Ho incontrato Lucio Dalla. Così, per caso!

Che avessi potuto incontrare Lucio Dalla, a Bologna, sua città natale,  poteva essere una possibilità non del tutto remota,  considerando che  la sua casa di produzione (Assist e Pressing) si trova in  un palazzo, nei pressi di piazza Maggiore, quasi attaccata a Palazzo d’Accursio sede del vecchio, imponente, municipio; ma che fossi  potuto anche entrare nei suoi studi e girovagare per quelle stanze piene di quadri,  pezzi di antiquariato e spartiti musicali, lo debbo senz’altro all’intervento del mio amico pittore Leonardo Santoli. La sua amicizia con il cantautore, tra i più amati d’Italia,  è ormai  datata, anche perché  Lucio Dalla è stato e continua ad essere  un suo prezioso estimatore ed  un collezionista delle sue opere d’arte. A  farci da  eccezionali ciceroni, tra le decine  di dischi d’oro posti in evidenza sulle pareti di quell’appartamento museo, sono stati la segretaria Paola Maieli originaria di Messina e il quarantennale produttore-socio Tobia (Umberto Righi), che ha voluto rimarcare la sua certificata fedeltà all’artista,  mostrandoci un fotomontaggio ironico, nel quale era ritratto in divisa da carabiniere  con  una decorazione “ luciana” sul petto a parodia della sua “fedeltà nei secoli” come la quarta “benemerita arma”dello stato.
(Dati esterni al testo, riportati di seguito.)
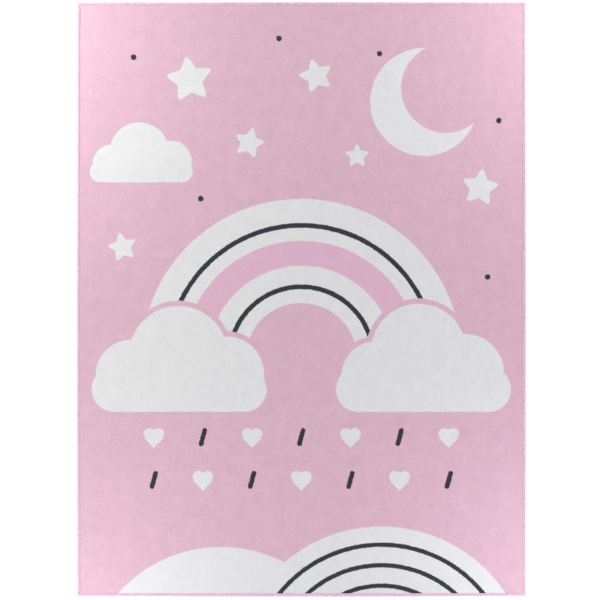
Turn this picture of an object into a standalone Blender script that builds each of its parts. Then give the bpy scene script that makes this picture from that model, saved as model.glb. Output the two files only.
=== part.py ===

L’incontro con Dalla è stato casuale, all’uscita dall’ascensore,  mentre si apprestava ad uscire di casa con l’ attore Marco Alemanno e con il suo collaboratore Luca Gnudi, detto “il buono”. Era seduto su una carrozzella a causa di un incidente accorsogli durante uno spettacolo musicale a Roma, che gli aveva procurato la frattura del perone destro. Malgrado l’invalidità fisica l’umore era quello del solito mattatore del palcoscenico che tutti conoscono direttamente  nelle sue esibizioni pubbliche o attraverso la televisione. Durante la  nostra presentazione-conversazione, non si è sottratto a qualche battuta sull’incidente, sulla Sicilia, dove possiede una casa alle pendici dell’Etna, sulla condizione da infermo momentaneo. Con l’ironia che lo contraddistingue, di cui è piena la sua produzione discografica non ha fatto niente per sfuggire ad una foto ricordo, che ci ha reso testimonianza del grande intellettuale e del grande uomo che si cela dietro quella figura vulnerata dall’infermità e dalla sofferenza. Stava  uscendo per recarsi  alla Fonoprint di Bologna e la sua giornata di lavoro cominciava in quel momento con  gli amici che lo accompagnavano, sobbarcandosi il peso della carrozzella, sapendo già, forse per l’esperienza quotidiana, che sarebbe stato un continuo fermarsi con la gente” della piazza grande”scenario della sua crescita cronologica ed artistica. Ho ringraziato il mio amico Leonardo Santoli per quella opportunità offertami in alternativa alla visita monumentale dell’arcinota Bologna, riconoscendogli l’intuito tipicamente artistico per quella gradevole sorpresa. Per lui che ha scoperto un rapporto genealogico con Sutera e Campofranco e che ha riposto tra i suoi tesori culturali  la comune appartenenza ad un territorio fino ad ora sconosciuto, è stata la riprova della sintonia intellettuale con un sindaco di provincia che vuole rinsaldare i legami con chi non rinuncia alle sue radici,  e che difficilmente schiva le curiosità che la vita e la storia molto spesso gli propongono. E’ stata una esperienza magnifica che ha arricchito un viaggio di fine estate,  affrontato per l’ emigrazione scolastica di uno dei tanti figli che vogliono accedere alle sedi migliori della formazione universitaria e che coinvolge emotivamente e praticamente i genitori che vogliono sobbarcarsi l’incombenza di assecondarli.